Ewa Kulik-Bielińska jest także członkinią zarządu The European Foundation Centre. To europejska federacja zrzeszająca około 300 fundacji z całej Europy. Obecnie federacja lobbuje za przyjęciem rozwiązań, które ułatwiłyby przypływ finansowy pomiędzy fundacjami oraz ujednoliciłyby procedurę przekazywania oraz otrzymywania darowizn pomiędzy organizacjami. – Moje członkostwo w zarządzie federacji to dla mnie duża satysfakcja. Jestem tam głosem nie tylko polskich fundacji, ale również fundacji z pozostałych krajów środkowo-wschodniej Europy. To duże wyróżnienie dla naszej fundacji, ale też dla całego polskiego sektora pozarządowego.
Nie wszystko się udało
Przyznaje, że na swoim koncie ma także kilka porażek. Na początku lat dwutysięcznych próbowała pozyskać finansowe wsparcie amerykańskiej Polonii dla Fundacji im. Stefana Batorego. Jak sama przyznaje, te starania zakończyły się totalna klapą.
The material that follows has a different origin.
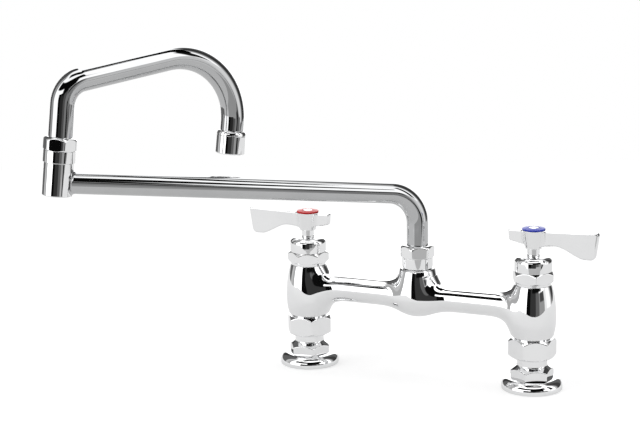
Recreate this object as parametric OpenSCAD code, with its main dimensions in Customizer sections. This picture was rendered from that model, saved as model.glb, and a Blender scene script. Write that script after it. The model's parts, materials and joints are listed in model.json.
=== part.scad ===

Nie udało jej się również powiększyć grona osób przekazujących Fundacji 1 proc. podatku. Wpływy te finansują program Równe Szanse, którego celem jest wyrównywanie szans edukacyjnych uczniów z małych miejscowości oraz środowisk niezamożnych. W pierwszym roku funkcjonowania mechanizmu 1 proc. organizacja zebrała około 600 tys. zł. W kolejnych latach otrzymywała nieco mniej – około 400 tys. zł. W obecnym roku Fundacja zanotowała jednak wyraźny spadek. – Odnotowały go wszystkie organizacje, które nie prowadzą indywidualnych subkont – tłumaczy Ewa Kulik-Bielińska. – Nie prowadzimy subkont ani nie użyczamy swojego statusu OPP innym instytucjom. Naszym zdaniem kłóci się to z ideą pożytku publicznego i jest niezgodne z duchem – jeśli nie literą – prawa.
– Jest pani prawdziwą idealistką, mam rację? – Naprawdę tak pan uważa? Chciałabym być idealistką. Czasem mam wrażenie, że jestem bardziej realistką, jednak zdecydowanie wolę być idealistką.